As it is the case for all who believe, Jesus declares: “your faith has made you well Rise and Go” – the same call stands for us today as believers, it is our faith that heals us from the sickness of sin but we do not stay in that moment – we rise and go. When we respond to the grace of God in our lives it’s not a one-time event – the Gospel is not stationary, it’s alive. We are saved by the Gospel, sustained by it and driven forward by it; the Gospel is infinitely at work in us.
Conclusion and Application
“We must never forget – if we are to grow in grace, and therefore grow like Christ – that the One we trust, love, and serve is a crucified Savior. To follow Him means taking up the cross, as well as denying ourselves. It means a crucified life.”
There are three things I want us to consider from this passage, to bite off and chew in our minds and process. To not just think about but to take deep into depths of our hearts and allow the Holy Spirit to challenge us on as he calls us to rise and go.
The first, we must take from this passage that there are no distinguishing features in sin. There are ten men who approach Christ at the start of the encounter, and unknown to us at the time one of them is a foreigner. A man who under normal circumstances Jew’s would avoid, not only is he a foreigner he is a Samaritan – a heretic, part of a group that had deviated from the true faith and was despised. However, in sickness, the men do not care about former tribal identities they know they are all in need of one thing – healing. We need to remember this in our own lives, when you come before Jesus you come as sinner equal to everyone else no matters your bank balance, career, doctrine, church history, bloodline or anything: When we approach Jesus we come as leapers all equal and void of anything that we would think would set us In better standing before God – we are all sinners. What matters is how we respond to the Grace God offers us, Jesus, makes us clean through his work on the cross – so we can respond like the Samaritan and fall at his feet and worship him. Rising and going forth – clean – or we can be like the nine – the masses – and go riding off into the distant taking advantage of Christ’s Mercy in the short term but with his power and memory fading into the fog of our past. We are all sinners, even when we are saved so let us never think of ourselves as better than anyone else. Like us Rise in Grace and Go in Grace so that we are being made new and others can come to know his Grace.
“The recognition of sin is the beginning of salvation.”
The second thing I want us to consider is a wider picture, in the midst of being rejected by the established Jewish authorities this encounter happens. it gives us a focus not only as Jesus the healer but paints a contrast of responses to God’s grace: The response of the established religious elite, the Jews and the outsider, the Samaritan.
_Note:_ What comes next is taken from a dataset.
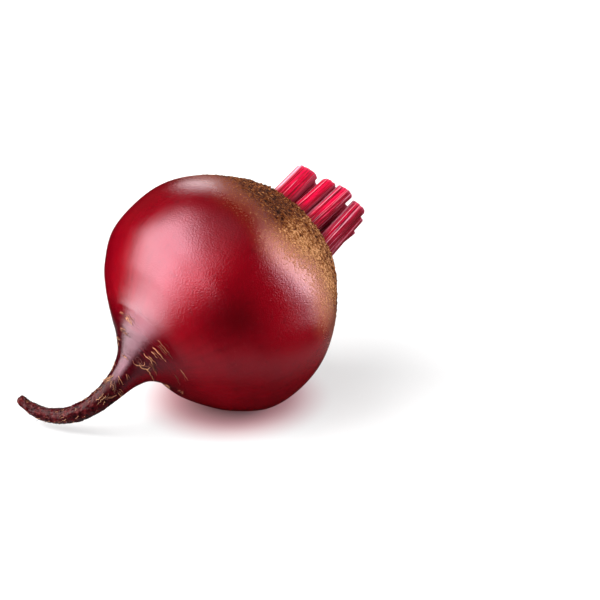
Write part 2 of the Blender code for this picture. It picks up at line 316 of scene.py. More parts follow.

Only the gentile who is healed from a distant responded with praise and thanksgiving. Luke again uses this encounter to draw us into an important aspect of Jesus ministry – Jesus is here for the marginalised, not the established – If you know the Grace of God in your life and are able to profess him as Lord and King, then you are called to have the same heart:
“Speak up for those who cannot speak for themselves,
for the rights of all who are destitute. Speak up and judge fairly;
defend the rights of the poor and needy.
Proverbs 31:8-9
As Christians we are called to live out the kingdom, do you see the marginalised in your daily existence, how are you responding to them? Do you have the heart of Christ for them? We must also take from this that Grace is not of our heritage, you make have all the trappings of a Christian or being established in the faith, but only you know in the depths of your heart if you truly believe. It’s not just saying a prayer, it is the presence of the holy spirit in your life totally transforming you, empowering you to ‘rise up and go.’
“Fear-based repentance makes us hate ourselves. Joy-based repentance makes us hate the sin.”
Thirdly, this story accentuates that the faith we see in verses 5&6 placed in Jesus produces a powerful response and humble worship in the sinner. This is the difference between the one and the nine; they had all asked for Mercy but only one shows a true understanding faith. Which we see in him casting himself at the feet of Jesus with thankfulness and awe, it’s the same for us. Our response – or lack of – reflects the depth of our understanding of God’s Grace and Mercy granted to us, our response in everyday life reflects our understanding of the goodness of God in our lives. Have we truly responded to the Gospel of Grace with thankful hearts? This passage also paints a picture of the upside-down kingdom, the one who responds to the Gospel is the abhorrent interloper – the one who does not belong. The kingdom of God, when it arrives inverts earthly values, it welcomes anybody regardless of their previous state if they will simply repent and believe the good news of the Gospel – trusting in Jesus alone for new life – is this the picture of our church is anyone welcome regardless of their state, are being encouraged to become part of the life and fabric of our community, invited to serve when they have responded to the Gospel. The greatest miracles God has done and will continue to do is not to simply heal our desires in this temporal existence it is to heal our sin for all eternity, let us show people that so they can respond like the one.
“I gave in, and admitted that God was God, and knelt and prayed: perhaps, that night, the most dejected and reluctant convert in all England.”